Task description: Among the lines listed below, count those that include the string "with", and state only the count.

Data supplied:
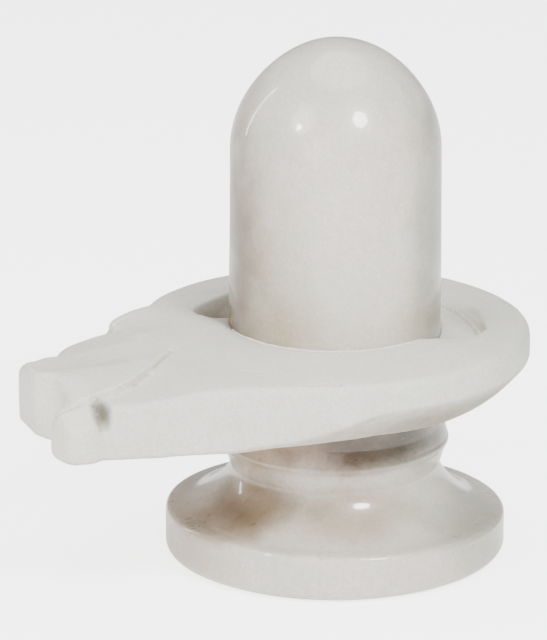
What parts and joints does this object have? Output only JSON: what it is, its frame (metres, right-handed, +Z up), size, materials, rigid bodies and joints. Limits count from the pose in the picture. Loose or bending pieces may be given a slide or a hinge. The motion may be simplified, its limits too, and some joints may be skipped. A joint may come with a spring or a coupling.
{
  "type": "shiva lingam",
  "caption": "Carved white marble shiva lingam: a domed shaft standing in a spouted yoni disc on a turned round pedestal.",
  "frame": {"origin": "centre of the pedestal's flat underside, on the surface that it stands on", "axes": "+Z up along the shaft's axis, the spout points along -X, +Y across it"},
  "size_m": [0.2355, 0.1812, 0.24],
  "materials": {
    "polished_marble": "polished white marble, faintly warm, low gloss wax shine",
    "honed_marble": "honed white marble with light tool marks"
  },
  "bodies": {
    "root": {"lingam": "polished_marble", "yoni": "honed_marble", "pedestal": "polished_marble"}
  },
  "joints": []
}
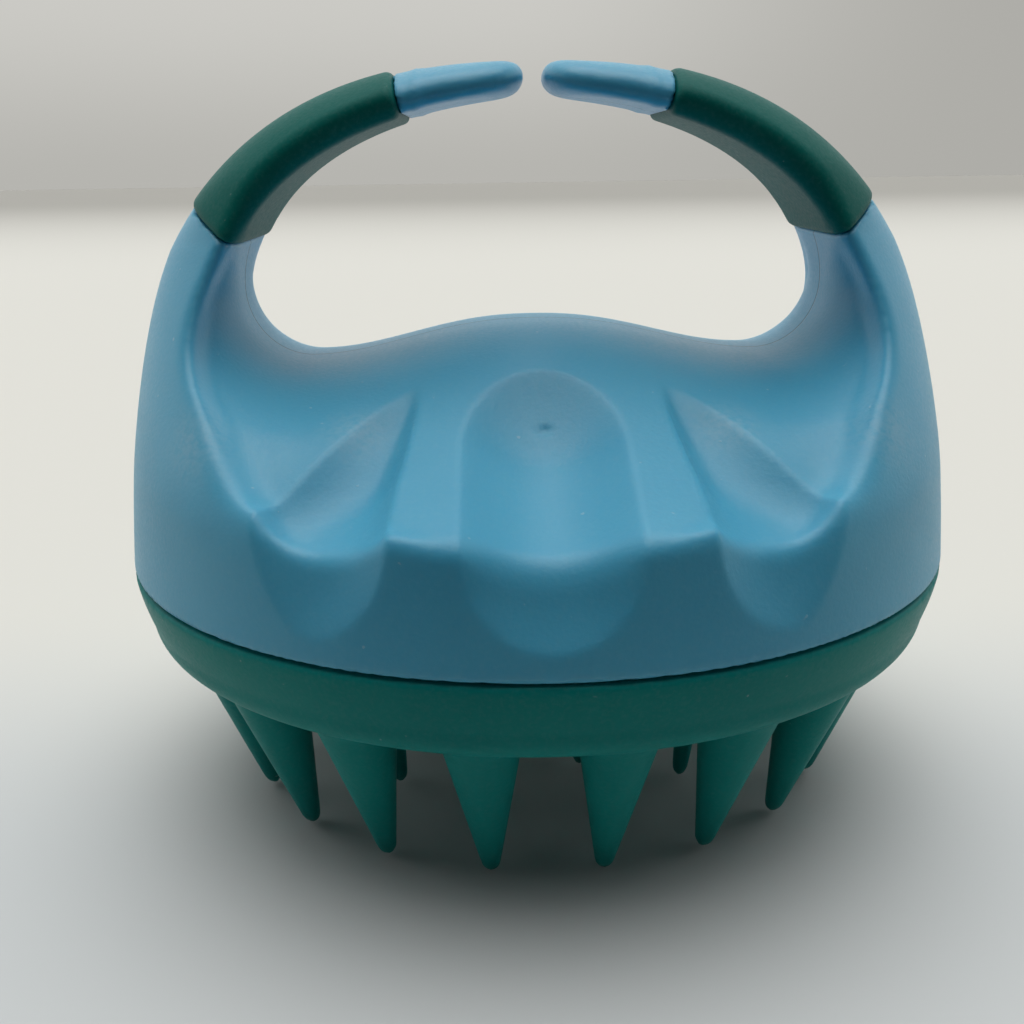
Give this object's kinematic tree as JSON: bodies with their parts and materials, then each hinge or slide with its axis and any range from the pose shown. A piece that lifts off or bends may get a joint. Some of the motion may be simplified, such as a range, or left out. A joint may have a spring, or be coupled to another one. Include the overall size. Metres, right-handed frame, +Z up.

Solution to this task: 3